Additionally, because this is a movie centered on a family whose centrifugal force is slowly pulling them apart, the final scene between Minus and his father, David, is excellent as cinema, but—again—comes across as dated. Whatever the impact in 1962 of speaking of God and love as interchangeable, in 2019 it’s a cliché, and a bad one at that. Already by 1967, The Beatles had made it a pop banality in “All You Need Is Love.” 

Through a Glass Darkly is a sophisticated visual depiction of what it would mean to project and invent a god based on one’s familial experiences. What gives Minus hope in the end is that “Papa spoke to me.” In the absence of any speech of an actual god, it is his father’s voice that is as god (that is, love) to him. But Minus is reduced by this hunger for his father’s affection. His name is not Magnus, after all.

While Minus finds god in even the slightest gesture of love from his father, the god who appears to Karin (who has been used as authorial fodder by that same father) is a terrifying spider that tries to exert a grotesque claim on her. She manages to fight it off and escape, at least from its immediate horror. Whatever its sources in her relationship with her father, this point, I think, is intriguing: what if religion—especially the Christian religion—teaches us to wait, trembling, for a god from whom we would flee in terror if we ever actually saw It/Him?
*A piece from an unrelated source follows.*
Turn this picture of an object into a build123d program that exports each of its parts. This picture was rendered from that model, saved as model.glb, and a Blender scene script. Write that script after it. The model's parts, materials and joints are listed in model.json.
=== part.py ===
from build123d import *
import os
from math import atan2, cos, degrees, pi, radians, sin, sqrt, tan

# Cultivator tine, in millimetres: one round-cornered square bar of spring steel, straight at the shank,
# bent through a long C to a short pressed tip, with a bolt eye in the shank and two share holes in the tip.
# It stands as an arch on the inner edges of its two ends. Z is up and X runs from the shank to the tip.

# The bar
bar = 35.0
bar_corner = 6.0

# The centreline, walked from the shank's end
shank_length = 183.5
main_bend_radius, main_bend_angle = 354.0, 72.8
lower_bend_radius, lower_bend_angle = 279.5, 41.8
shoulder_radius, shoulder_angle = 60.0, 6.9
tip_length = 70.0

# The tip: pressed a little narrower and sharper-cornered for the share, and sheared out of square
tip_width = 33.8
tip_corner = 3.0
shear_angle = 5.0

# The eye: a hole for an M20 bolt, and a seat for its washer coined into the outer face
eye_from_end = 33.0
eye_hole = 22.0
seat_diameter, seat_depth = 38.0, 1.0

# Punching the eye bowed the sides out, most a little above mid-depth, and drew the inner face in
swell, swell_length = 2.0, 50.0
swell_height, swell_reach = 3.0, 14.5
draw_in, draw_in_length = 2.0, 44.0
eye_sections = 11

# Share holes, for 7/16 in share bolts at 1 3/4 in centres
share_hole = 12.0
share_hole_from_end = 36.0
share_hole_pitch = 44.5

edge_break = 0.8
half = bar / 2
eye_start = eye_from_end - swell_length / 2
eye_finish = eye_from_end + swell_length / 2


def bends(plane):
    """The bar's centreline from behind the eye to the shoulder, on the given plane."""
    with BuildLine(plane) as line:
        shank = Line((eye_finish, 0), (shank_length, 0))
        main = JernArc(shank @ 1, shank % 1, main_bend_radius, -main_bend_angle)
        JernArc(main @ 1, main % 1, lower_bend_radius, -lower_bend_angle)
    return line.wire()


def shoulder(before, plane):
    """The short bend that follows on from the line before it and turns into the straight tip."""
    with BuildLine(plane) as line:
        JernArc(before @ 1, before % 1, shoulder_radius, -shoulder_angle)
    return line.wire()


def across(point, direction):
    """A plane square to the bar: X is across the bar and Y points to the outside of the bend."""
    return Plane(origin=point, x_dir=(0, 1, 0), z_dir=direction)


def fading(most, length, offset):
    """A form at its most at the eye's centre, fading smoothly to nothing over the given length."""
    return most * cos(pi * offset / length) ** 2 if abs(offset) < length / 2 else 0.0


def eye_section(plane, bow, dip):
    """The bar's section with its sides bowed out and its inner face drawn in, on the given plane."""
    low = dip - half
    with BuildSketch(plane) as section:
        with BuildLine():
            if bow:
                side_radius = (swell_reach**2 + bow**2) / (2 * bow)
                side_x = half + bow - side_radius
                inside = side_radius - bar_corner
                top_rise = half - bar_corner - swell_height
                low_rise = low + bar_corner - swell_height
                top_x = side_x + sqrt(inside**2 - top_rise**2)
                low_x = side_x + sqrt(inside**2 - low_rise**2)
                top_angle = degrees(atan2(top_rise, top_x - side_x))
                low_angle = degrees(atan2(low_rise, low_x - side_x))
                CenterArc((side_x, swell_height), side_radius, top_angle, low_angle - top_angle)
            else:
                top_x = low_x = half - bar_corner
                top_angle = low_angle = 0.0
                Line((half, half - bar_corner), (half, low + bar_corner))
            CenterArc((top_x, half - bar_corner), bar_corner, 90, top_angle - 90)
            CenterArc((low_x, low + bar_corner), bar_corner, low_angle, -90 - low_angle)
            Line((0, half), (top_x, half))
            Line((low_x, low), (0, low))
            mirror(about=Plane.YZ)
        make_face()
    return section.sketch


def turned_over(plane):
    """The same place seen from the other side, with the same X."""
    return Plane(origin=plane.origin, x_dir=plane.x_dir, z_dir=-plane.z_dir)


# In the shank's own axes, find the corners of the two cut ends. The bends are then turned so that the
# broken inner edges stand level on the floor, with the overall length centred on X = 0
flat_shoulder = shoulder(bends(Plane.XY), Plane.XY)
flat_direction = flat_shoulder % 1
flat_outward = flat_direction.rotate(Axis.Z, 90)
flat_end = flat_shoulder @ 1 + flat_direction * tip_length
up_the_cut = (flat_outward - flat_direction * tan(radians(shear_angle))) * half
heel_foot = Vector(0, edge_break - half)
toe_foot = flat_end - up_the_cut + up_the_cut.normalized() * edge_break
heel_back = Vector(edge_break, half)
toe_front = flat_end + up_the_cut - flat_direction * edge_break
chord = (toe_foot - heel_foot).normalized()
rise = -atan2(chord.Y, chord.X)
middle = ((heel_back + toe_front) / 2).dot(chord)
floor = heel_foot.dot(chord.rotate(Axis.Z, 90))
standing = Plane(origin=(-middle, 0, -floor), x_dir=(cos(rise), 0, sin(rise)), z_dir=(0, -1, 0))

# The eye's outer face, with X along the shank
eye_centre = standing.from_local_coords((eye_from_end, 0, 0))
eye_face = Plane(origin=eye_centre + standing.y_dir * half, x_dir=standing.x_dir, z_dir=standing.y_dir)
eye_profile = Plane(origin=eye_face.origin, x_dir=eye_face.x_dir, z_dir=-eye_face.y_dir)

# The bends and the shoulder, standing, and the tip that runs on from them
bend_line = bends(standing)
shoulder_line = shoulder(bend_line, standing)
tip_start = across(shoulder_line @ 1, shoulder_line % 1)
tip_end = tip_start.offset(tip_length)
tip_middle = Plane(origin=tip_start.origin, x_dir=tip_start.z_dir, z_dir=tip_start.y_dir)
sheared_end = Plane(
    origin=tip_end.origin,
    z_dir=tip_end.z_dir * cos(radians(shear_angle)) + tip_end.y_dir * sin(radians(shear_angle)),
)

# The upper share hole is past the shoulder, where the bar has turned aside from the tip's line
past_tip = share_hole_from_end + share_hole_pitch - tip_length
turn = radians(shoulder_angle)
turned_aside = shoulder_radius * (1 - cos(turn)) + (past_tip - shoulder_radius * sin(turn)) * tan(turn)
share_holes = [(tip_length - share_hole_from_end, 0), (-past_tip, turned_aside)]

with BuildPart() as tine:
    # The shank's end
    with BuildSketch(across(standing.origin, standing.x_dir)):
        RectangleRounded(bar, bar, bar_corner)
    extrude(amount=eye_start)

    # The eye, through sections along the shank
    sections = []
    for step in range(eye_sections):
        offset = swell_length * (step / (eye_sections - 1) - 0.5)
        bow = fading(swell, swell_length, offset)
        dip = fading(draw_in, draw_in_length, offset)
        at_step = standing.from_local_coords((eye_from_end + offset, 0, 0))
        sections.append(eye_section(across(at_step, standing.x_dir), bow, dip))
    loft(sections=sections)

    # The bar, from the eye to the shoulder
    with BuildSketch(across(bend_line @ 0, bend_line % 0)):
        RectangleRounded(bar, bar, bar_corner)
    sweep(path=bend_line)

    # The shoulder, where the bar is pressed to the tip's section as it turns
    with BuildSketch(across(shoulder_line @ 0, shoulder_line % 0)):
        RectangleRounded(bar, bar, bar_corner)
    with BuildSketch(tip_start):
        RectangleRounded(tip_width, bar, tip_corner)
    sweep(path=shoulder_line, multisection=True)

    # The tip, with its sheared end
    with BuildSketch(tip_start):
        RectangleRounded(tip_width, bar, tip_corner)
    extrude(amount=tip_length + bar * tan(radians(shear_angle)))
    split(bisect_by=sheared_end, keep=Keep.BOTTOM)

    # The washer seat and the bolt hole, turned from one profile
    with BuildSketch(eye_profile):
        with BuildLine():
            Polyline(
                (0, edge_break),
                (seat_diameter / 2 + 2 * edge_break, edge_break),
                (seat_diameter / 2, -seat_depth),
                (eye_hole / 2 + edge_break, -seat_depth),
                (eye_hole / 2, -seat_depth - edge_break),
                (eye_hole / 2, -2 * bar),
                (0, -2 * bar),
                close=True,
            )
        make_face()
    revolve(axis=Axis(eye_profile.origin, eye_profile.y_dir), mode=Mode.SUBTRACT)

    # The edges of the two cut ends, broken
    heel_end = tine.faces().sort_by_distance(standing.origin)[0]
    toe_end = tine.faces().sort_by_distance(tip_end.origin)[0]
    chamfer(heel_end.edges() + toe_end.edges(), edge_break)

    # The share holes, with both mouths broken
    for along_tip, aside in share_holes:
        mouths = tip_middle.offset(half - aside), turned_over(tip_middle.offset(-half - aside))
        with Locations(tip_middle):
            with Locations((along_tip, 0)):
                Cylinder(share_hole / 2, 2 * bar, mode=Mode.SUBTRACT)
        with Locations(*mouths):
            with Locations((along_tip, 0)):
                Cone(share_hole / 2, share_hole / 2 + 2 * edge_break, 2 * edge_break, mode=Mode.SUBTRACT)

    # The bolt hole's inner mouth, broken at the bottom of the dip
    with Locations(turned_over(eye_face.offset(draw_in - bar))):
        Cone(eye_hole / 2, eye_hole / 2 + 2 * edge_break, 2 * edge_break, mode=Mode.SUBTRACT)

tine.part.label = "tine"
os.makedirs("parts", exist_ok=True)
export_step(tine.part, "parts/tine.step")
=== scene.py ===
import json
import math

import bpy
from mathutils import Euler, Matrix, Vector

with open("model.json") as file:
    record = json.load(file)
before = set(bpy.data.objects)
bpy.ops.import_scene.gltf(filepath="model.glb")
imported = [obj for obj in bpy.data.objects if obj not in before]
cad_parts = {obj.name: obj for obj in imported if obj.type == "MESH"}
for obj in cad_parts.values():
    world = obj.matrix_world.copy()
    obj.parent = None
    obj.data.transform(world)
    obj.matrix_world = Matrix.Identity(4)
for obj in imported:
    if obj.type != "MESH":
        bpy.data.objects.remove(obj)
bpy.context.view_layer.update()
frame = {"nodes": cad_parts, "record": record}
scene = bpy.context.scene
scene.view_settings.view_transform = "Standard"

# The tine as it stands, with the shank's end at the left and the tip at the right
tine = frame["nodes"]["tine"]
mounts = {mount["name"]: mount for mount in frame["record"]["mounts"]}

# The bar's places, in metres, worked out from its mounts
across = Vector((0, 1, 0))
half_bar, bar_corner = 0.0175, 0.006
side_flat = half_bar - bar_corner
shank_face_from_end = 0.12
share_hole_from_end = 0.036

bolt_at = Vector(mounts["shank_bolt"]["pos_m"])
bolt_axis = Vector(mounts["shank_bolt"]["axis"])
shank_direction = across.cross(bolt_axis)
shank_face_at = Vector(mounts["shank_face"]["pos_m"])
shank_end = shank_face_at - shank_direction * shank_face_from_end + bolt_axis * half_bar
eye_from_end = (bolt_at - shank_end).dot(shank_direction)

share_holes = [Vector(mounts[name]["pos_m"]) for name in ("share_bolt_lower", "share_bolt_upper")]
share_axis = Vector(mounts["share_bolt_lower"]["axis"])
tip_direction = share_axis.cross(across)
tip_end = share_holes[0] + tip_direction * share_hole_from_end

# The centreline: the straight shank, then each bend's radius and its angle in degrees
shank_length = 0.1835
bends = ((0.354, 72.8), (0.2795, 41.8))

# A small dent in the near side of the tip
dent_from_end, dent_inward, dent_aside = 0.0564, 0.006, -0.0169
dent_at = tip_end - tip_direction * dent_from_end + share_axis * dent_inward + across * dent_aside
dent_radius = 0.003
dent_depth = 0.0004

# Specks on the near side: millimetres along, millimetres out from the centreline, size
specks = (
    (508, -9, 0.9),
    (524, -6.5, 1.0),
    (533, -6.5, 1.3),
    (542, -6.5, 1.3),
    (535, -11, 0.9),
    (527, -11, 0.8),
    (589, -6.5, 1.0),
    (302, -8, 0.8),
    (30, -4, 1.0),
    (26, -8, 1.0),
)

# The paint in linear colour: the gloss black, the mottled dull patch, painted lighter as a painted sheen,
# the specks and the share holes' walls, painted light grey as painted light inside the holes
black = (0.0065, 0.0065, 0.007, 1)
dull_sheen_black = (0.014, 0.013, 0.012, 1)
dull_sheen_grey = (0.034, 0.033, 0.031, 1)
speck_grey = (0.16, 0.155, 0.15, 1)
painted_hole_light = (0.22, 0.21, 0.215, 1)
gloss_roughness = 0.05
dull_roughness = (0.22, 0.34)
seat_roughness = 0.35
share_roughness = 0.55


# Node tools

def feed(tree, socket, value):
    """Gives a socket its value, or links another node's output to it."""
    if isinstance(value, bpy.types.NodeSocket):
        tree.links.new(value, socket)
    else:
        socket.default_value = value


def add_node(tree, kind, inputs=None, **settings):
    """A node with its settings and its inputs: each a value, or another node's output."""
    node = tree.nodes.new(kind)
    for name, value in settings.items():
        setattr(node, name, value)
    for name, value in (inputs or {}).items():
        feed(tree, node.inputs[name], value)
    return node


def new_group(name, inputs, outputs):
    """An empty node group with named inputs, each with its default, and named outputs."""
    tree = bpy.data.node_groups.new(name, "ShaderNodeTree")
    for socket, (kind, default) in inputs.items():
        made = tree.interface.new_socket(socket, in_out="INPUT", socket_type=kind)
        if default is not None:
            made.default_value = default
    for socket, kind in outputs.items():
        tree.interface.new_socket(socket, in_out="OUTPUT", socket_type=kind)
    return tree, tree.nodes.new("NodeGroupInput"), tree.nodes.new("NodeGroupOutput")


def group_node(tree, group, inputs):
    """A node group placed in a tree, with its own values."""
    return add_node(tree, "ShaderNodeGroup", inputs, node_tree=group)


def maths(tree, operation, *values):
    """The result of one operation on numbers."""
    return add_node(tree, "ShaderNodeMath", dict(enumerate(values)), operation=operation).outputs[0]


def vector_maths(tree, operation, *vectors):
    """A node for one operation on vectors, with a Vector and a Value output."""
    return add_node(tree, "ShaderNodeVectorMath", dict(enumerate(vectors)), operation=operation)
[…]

The film and those scenes of Karin’s delusions also play on the psychological theory of religion as a species of insanity. No one else in the film actually believes that Karin’s visions have any basis in reality. But I suspect, by its close proximity to the final scene with Minus, that we are to see them as working out two competing versions of religious experience. 
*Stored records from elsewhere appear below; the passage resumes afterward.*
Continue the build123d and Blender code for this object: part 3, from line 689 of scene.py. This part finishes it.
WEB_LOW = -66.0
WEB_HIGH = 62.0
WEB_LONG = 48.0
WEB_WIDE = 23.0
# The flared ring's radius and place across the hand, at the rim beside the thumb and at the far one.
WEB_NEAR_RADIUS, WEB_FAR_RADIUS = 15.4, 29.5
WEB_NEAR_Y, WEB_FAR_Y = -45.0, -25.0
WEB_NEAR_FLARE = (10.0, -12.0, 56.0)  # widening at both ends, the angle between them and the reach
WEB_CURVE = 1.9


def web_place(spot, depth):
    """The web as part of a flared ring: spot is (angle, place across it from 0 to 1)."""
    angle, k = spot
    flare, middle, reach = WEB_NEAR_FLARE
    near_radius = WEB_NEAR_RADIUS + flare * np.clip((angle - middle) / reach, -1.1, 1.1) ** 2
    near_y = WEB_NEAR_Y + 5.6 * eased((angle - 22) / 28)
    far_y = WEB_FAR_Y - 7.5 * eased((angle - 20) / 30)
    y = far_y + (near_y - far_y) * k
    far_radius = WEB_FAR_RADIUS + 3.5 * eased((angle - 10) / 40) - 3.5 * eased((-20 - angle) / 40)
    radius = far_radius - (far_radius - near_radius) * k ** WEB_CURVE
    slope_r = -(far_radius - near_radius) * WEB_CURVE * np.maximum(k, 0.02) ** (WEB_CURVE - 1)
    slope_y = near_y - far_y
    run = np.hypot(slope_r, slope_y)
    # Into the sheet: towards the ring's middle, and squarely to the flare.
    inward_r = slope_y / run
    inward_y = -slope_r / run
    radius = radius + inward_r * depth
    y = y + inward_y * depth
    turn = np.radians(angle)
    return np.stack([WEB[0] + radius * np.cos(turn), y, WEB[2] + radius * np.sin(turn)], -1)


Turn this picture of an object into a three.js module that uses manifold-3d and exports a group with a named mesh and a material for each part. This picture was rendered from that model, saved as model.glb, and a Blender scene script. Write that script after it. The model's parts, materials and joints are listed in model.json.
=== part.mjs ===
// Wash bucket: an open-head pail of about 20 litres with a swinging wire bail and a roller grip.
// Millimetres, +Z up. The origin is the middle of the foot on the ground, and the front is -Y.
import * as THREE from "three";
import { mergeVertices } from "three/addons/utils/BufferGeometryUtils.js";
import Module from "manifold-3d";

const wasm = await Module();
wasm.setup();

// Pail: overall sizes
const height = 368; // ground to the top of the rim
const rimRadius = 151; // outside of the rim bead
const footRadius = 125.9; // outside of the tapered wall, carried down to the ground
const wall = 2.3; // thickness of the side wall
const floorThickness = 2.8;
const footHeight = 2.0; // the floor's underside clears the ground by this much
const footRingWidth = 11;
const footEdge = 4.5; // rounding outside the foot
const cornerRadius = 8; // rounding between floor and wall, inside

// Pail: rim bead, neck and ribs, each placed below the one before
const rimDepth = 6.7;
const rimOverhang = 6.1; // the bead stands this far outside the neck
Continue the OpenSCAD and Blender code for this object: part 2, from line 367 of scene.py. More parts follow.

Both of these ideas are an ingenious absorption and representation of the existential dread attendant on the modern world. In Bergman’s time, the dread appeared in the crisis of religious faith when faced with an increasingly hostile and aimless world, especially as the optimism-crushing World Wars shifted to the Cold War and the struggle between capitalist and communist nations with world-destroying firepower.

I don’t think the dread has gone away, but its focus has changed from a religious crisis to an emotional one. People still think that religious belief is, in one way or another, a variety of mental illness. But I doubt they are nearly as likely to find Karin’s fear of the father/god-spider realistic in any sense. The dread of bright reality in the absence of god is as absent today as that god.

But Bergman wants us to view Karin not as insane so much as having one kind of fundamental religious experience (stemming from her relationship with their father), contrasted with Minus’ fundamental religious experience of a father who art on earth. And maybe what makes the conclusion so much less compelling as an actual religious experience is that it has been so thoroughly accepted as a spiritual reality. In other words, it’s no longer a challenge to a prevailing way of thinking. David and Minus, in seeking out a kind of faith they can still hold to in the face of the overwhelming sickness, malaise, selfishness, deception, and dread of the age, find only human love—of whatever kind—to be concrete. All you need is love. The crisis becomes a cliché.

Through a Glass Darkly seems stilted because its once-provocative conclusions have been largely accepted. Winter Light continues to prod as its questions open up in new and different ways because of the challenge it continues to pose, even in a secular age. One way to recover Karin’s terror of an encounter with an unknown God might be to actually produce it as horror. Where an imaginary spider-god can no longer generate fear, perhaps a genuine spider might do it—or a genuine God.